CCA Research Associate Lucie McLaughlin at Life's Not Personal
CCA's 2022 Research Associate Lucie McLaughlin will be presenting excerpts from Suppose A Collapse, published in 2021 with JOAN as part of Life's Not Personal, a creative-critical conference on experimental life-writing.
The conference takes place online on Tuesday 26 July, from 9.30am to 7pm. Bookings for the conference are free, and members of the public can book, and find a running order for the conference, via Eventbrite at this link and the Life's Not Personal website.
Life’s Not Personal is being organised in association with Midlands4Cities with funding from the Arts and Humanities Research Council. The conference seeks to explore life-writing narratives from both theoretical and practice-based perspectives.
Slipping in and out of lyric essaying, Suppose a Collapse addresses the movement between film, art and writing to reflect both lucidity and a fracturing present. Personal and collective histories meet, align and misalign around a poetics examining sound, light, swimming and surfaces.
Lucie McLaughlin is a Belfast born artist and writer. Her work is realised in forms such as moving and still image, sound and writing, where a proximity between language and art reveals a collapse in distance between the ordinary and the imaginative, the creative and the critical. She is completing the MLitt in Art Writing at Glasgow School of Art in August 2022. She has worked recently with Catalyst Arts, Belfast and CCA Derry-Londonderry where she is a current research associate.
Suppose A Collapse arranges moments between two cities, each viewed through the lens of the other, intimately mapping the interiors of a fourth floor flat in Madrid and the childhood bedroom of a three-bed semi in Belfast. Hybrid writing informed by and formed of life, the text collects experiences based on the author’s changing relationship with family and place.
Slipping in and out of lyric essaying, the text addresses the movement between film, art and writing to reflect both lucidity and a fracturing present. Personal and collective histories such
as those of a child born in a mother and baby home in Belfast in the early 20th Century, or a single mother trying to make ends meet, align and misalign around a poetics examining sound, light, swimming and surfaces.

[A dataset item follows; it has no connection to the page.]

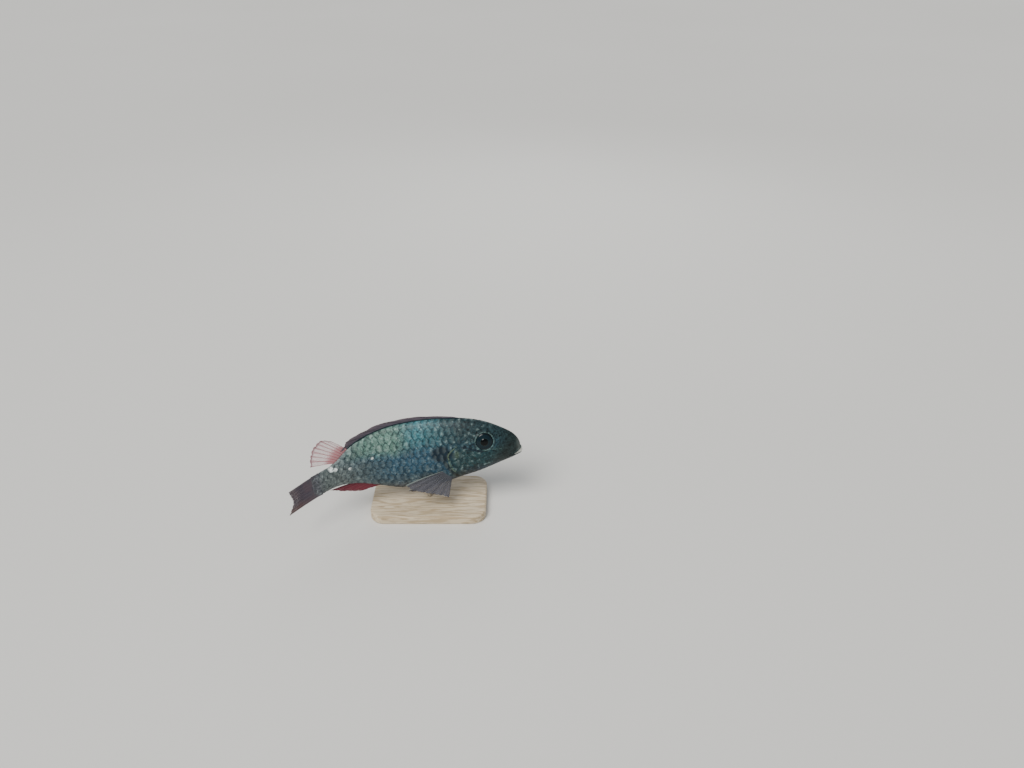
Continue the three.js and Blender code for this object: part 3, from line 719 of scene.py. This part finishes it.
def rowPitch(at):
    face = mix(scales["faceRow"], 1, ease((at - scales["faceFrom"]) / scales["faceOver"]))
    return scales["row"] * face * (girth(at) / girth(scales["deepest"])) ** scales["rowShrink"]


def isScaled(at, turn, side):
    point = skinPoint(np.array(at), np.array(turn))
    clear = float(eyeDistance(point, side)) > eye["radius"] + scales["eyeGap"]
    return clear and at > float(scaledFrom(point[2] / standardLength))


# Where each scale's free tip lies: share behind the snout, and half rows up from mid flank
def scaleTips(side, region):
    tips = []
    at = scales["from"]
    column = 0
    while at < scales["to"]:
        pitch = float(rowPitch(at))
        reach = float(girth(at)) / 4 + scales["overEnd"]
        rowCount = int(reach / pitch / 2) + 2
        for k in range(-rowCount, rowCount + 1):
            row = 2 * k + column % 2
            if abs(row * pitch) > reach:
                continue
            turn = float(turnAtArc(np.array(at), np.array(row * pitch), side))
            toEdge = (float(headEnd(turn)) - at) * standardLength
            gap = scales["flapGap"] if float(coverSide(turn)) > 0.15 else 0.0
            onHead = toEdge > gap
            if abs(toEdge) < gap or onHead != (region == "head"):
                continue
            if onHead and not isScaled(at, turn, side):
                continue
            tips.append((at, row))
        at += float(pitchAt(at)) * mm / 2 / standardLength
        column += 1
    return np.array(tips)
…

Encounters with art exhibitions in the long corridors of the Reina Sofíá in Madrid, or the sunken gallery of the Metropolitan Arts Centre in Belfast, anchors thinking which is as likely to land on the handle of a door to watch a spider crawl away as it is to discuss work by Céline Sciamma, Tai Shani, Peggy Phelan and Katrina Palmer. How many times can we fold up our lives into smaller and smaller shapes until there’s no room anymore, only the one that we’re in?